Anonymous wrote:Anonymous wrote:It’s hilarious to me that people think that it’s the MC/UMC households and their electronics than are responsible for the decline in literacy rates. This study isn’t about Ava and Theo, who may spend too much time on Minecraft but can make their way through a Fly Guy book.
But it is. Literacy rates across the board have dropped since their peak in the 80s and 90s. For Ava and Theo in Bethesda. For Londyn and Jaxon in Ohio. For Jamal and Ebony in SE DC. What’s actually kind of hilarious is that you think UMC people are untouchable. They’re not. Are you one of those “oh my kids are upper middle class white kids so it doesn’t matter where they go...they’ll do fine anywhere” people?
Anonymous wrote:Anonymous wrote:I think this has to do with stagnating wages and rising costs. Parents are less available to read to their kids.
This.
Anonymous wrote:I think this has to do with stagnating wages and rising costs. Parents are less available to read to their kids.
Anonymous wrote:It’s hilarious to me that people think that it’s the MC/UMC households and their electronics than are responsible for the decline in literacy rates. This study isn’t about Ava and Theo, who may spend too much time on Minecraft but can make their way through a Fly Guy book.
Anonymous wrote:I was born in 1979 and was in gifted programs from 3rd-12th grade.
My kids are both on the gifted track and I feel like they get more challenging work than I did back then. Their writing assignments have harder questions. More long term, multi step projects.
Anonymous wrote:Anonymous wrote:Anonymous wrote:People born 1978-1987
Had computers as children
Played video games
Watched a ton of television
Had cellphones.
We're the generator that started participation trophies.
The vast majority of these people grew up in the 90s. I assure you we were spoiled AF.
That wasn't the kids -- it was the parents.

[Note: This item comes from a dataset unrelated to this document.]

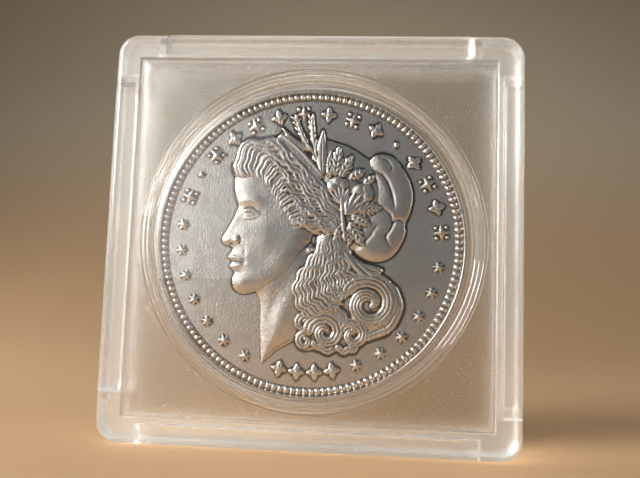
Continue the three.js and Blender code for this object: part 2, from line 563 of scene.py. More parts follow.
class Relief:
    """The heights of one coin face above its field, in millimetres."""

    def __init__(self, spots):
        self.spots = spots
        self.height = np.zeros(len(spots))

    def raise_to(self, index, value):
        self.height[index] = np.maximum(self.height[index], value)

    def mound(self, line, height, width, base=0.0):
        """A flat-topped swelling inside an outline, rounded over a width at its edge."""
        index = near(self.spots, line, 0.01)
        depth = depth_inside(self.spots[index], line)
        t = np.clip(depth / width, 0, 1)
        value = base + (height - base) * np.sqrt(1 - (1 - t) ** 2)
        self.raise_to(index[depth > 0], value[depth > 0])

    def bump(self, centre, size, amount, angle=0.0):
        """Adds a soft hill, or a hollow where the amount is negative."""
        away = self.spots - np.array(centre)
        turn = math.radians(angle)
        u = away[:, 0] * math.cos(turn) + away[:, 1] * math.sin(turn)
        v = -away[:, 0] * math.sin(turn) + away[:, 1] * math.cos(turn)
        spread = (u / size[0]) ** 2 + (v / size[1]) ** 2
        self.height += amount * np.exp(-spread) * (self.height > 0)

    def stroke(self, points, width, amount, taper=0.3):
        """Adds a soft ridge along a line, or a groove where the amount is negative."""
        line = curve(points)
        index = near(self.spots, line, 2.5 * width)
        gap, _, along = to_line(self.spots[index], line)
        ends = np.clip(np.minimum(along, 1 - along) / taper, 0, 1) if taper else 1.0
        raised = self.height[index] > 0
        self.height[index] += amount * np.exp(-(gap / width) ** 2) * np.sqrt(ends) * raised

    def lock(self, points, half_width, strands, level, height=0.10, groove=0.07,
             ends=(0.12, 0.25), shrink=0.0, wave=0.0, waves=0.0, phase=0.0):
        """A lock of hair: a rounded band of parallel strands that narrows to its ends."""
        line = curve(points, 14)
        if wave:
            line = wavy(line, wave, waves, phase)
        index = near(self.spots, line, half_width)
        gap, side, along = to_line(self.spots[index], line)
        narrow = (np.clip(along / ends[0], 0.0, 1) ** 0.6
                  * np.clip((1 - along) / ends[1], 0.0, 1) ** 0.6)
        width = half_width * np.maximum(narrow, 0.02) * (1 - shrink * along)
        across = side * gap / width
        inside = np.abs(across) < 1
        across = across[inside]
        crown = np.sqrt(1 - across**2)
        share = ((across + 1) / 2 * strands) % 1.0
        strand = np.sqrt(np.clip(1 - (2 * share - 1) ** 2, 0, 1))
        fade = 0.35 + 0.65 * narrow[inside]
        value = level + height * crown * fade - groove * (1 - strand) * fade
        self.raise_to(index[inside], value)

    def leaf(self, start, end, half_width, level, height=0.05, bend=0.0, teeth=0, vein=0.03,
             ribs=0):
        """A pointed leaf with a middle vein, and with teeth and side veins if it has them."""
        start, end = np.array(start, float), np.array(end, float)
        middle = (start + end) / 2 + bend * np.array([start[1] - end[1], end[0] - start[0]])
        line = curve([start, middle, end])
        index = near(self.spots, line, half_width * 1.3)
        gap, _, along = to_line(self.spots[index], line)
        width = half_width * np.sin(math.pi * np.clip(along, 0, 1) ** 0.8) ** 0.8
        if teeth:
            width = width * (0.72 + 0.42 * ((along * teeth) % 1.0))
        inside = (gap < width) & (along > 0) & (along < 1)
        across = gap[inside] / width[inside]
        value = level + height * (1 - across**2) - vein * np.exp(-(gap[inside] / 0.07) ** 2)
        if ribs:
            share = (along[inside] - 0.25 * across) * ribs
            value -= 0.03 * np.cos(2 * math.pi * share)
        self.raise_to(index[inside], value)

    def ball(self, centre, radius, level, height):
        away = self.spots - np.array(centre)
        r = np.hypot(*away.T) / radius
        inside = r < 1
        self.raise_to(inside, level + height * np.sqrt(1 - r[inside] ** 2))

    def star(self, centre, size, height, turn=0.0, points=6, waist=0.5):
        """A pointed star with a ridge to each point."""
        away = self.spots - np.array(centre)
        r = np.hypot(*away.T)
        sector = 2 * math.pi / points
        angle = np.abs((np.arctan2(away[:, 1], away[:, 0]) - turn + sector / 2) % sector
                       - sector / 2)
        tip = np.array([size, 0.0])
        inner = waist * size * np.array([math.cos(sector / 2), math.sin(sector / 2)])
        normal = np.array([inner[1] - tip[1], tip[0] - inner[0]])
        edge = tip @ normal / (np.cos(angle) * normal[0] + np.sin(angle) * normal[1])
        ratio = r / edge
        inside = ratio < 1
        self.raise_to(inside, height * (1 - ratio[inside]) ** 0.8)


def wavy(line, size, count, phase):
    """The line with a sideways wave laid on it."""
    steps = np.gradient(line, axis=0)
    normal = np.stack([-steps[:, 1], steps[:, 0]], 1)
    normal /= np.hypot(*normal.T)[:, None]
    along = np.concatenate([[0], np.cumsum(np.hypot(*np.diff(line, axis=0).T))])
    along /= along[-1]
    swing = size * np.sin(2 * math.pi * (count * along + phase)) * smooth(0, 0.15, along)
    return line + normal * swing[:, None]


def polar(radius, degrees):
    angle = math.radians(degrees)
    return np.array([radius * math.cos(angle), radius * math.sin(angle)])


# ---------------------------------------------------------------- the head

def head_face(relief):
    """A calm generic profile on textbook proportions, facing left."""
    neck = outline([
        (-6.9, -5.4), (-6.1, -6.9), (-5.75, -8.2), (-5.7, -10.5), (-5.55, -12.8),
        (-5.4, -14.9), (-5.4, -14.9), (-3.6, -13.2), (-1.9, -12.2), (0.2, -10.8), (2.6, -7.5),
        (1.6, -2.0), (-1.5, 0.5), (-4.5, -1.0), (-6.9, -5.4)])
    relief.mound(neck, 0.20, 2.6)
    relief.stroke([(-0.6, -3.6), (-2.4, -7.6), (-4.3, -12.0)], 1.0, 0.045)
    relief.stroke([(-3.6, -6.0), (-4.6, -9.0), (-5.0, -12.0)], 0.7, -0.03)
    face = outline([
        (-7.6, 10.2), (-9.0, 9.0), (-9.5, 7.4), (-9.45, 6.0), (-9.15, 4.9), (-8.95, 4.0),
        (-9.5, 2.6), (-10.35, 1.0), (-10.85, 0.0), (-10.5, -0.62), (-9.65, -0.85),
        (-9.55, -1.45), (-9.95, -2.15), (-9.45, -2.75), (-9.7, -3.3), (-9.15, -4.1),
        (-9.35, -5.0), (-9.1, -6.0), (-8.2, -6.6), (-6.6, -6.3), (-4.6, -5.5), (-2.4, -3.9),
        (-0.9, -1.7), (0.2, 1.0), (0.2, 5.0), (-2.0, 9.5), (-5.0, 10.8)])
    relief.mound(face, 0.29, 2.4, base=0.05)
    face_forms(relief)
    eye(relief)
    nose_and_mouth(relief)
    ear(relief)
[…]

Also, Gen X was the generation of latchkey kids and watched a ton of TV and played video games while their parents did...whatever. Try again.
Millennials especially the older ones represented in the study , the majority of the study,) were latchkey kids too. You're not the champ here Xer.
Anonymous wrote:Anonymous wrote:People born 1978-1987
Had computers as children
Played video games
Watched a ton of television
Had cellphones.
We're the generator that started participation trophies.
The vast majority of these people grew up in the 90s. I assure you we were spoiled AF.
That wasn't the kids -- it was the parents.
Also, Gen X was the generation of latchkey kids and watched a ton of TV and played video games while their parents did...whatever. Try again.
Anonymous wrote:People born 1978-1987
Had computers as children
Played video games
Watched a ton of television
Had cellphones.
We're the generator that started participation trophies.
The vast majority of these people grew up in the 90s. I assure you we were spoiled AF.
Anonymous wrote:Class of '88. FCPS.
My classmates saw some failed educational experiments; open classrooms AKA pods that were trendy in the late 70s, early 80s, then a scramble to add temporary walls and then later, classrooms.
We had textbooks and workbooks and (I'm old) dittos. We checked out books from the school library to help with our school projects. I learned to use encyclopedias and reference books in second grade.
Spelling tests! Vocabulary tests! Current events drills! Pull down maps in classrooms. Handwriting - printing and cursive. Neatness counted. Flash cards. Math facts. Spelling bees (3x champ here). The Presidential Fitness Award.
Field day was a mini Olympics with (gasp!) 1st/2nd/3rd place ribbons and a winners' stand. It would then be class vs. class.
Student Government and elections. You really did run for office and created a platform and really could get involved.
On the last day of school, our teacher would give us a huge stack of spelling lists, handwriting worksheets, math facts...to take home and work on over the summer. Or, for kids like me, use these to play school.
I had both a visually impaired and a hearing impaired classmate. "Gifted and talented" students were pulled out to meet in one classroom for more challenging work, then they came back to their regular class.
Attended school with some recent immigrants, but they all spoke English, albeit some had accents.
There was a level of formality and professional distance with our teachers. They were mostly mysterious, but each seemed to build class camaraderie. Your class was your unit, your world, dysfunction and cliques and all.
Mostly, our parents stood at a distance and didn't get (hyper) involved. My dad was our ES PTA president and so meetings were at night.
Parents were peripheral. They weren't walking us (or driving us...unthinkable) to school, or meeting us on our walk home.
My mom wrote notes to my teacher if there was a concern. Parents didn't chaperone in-school events, either.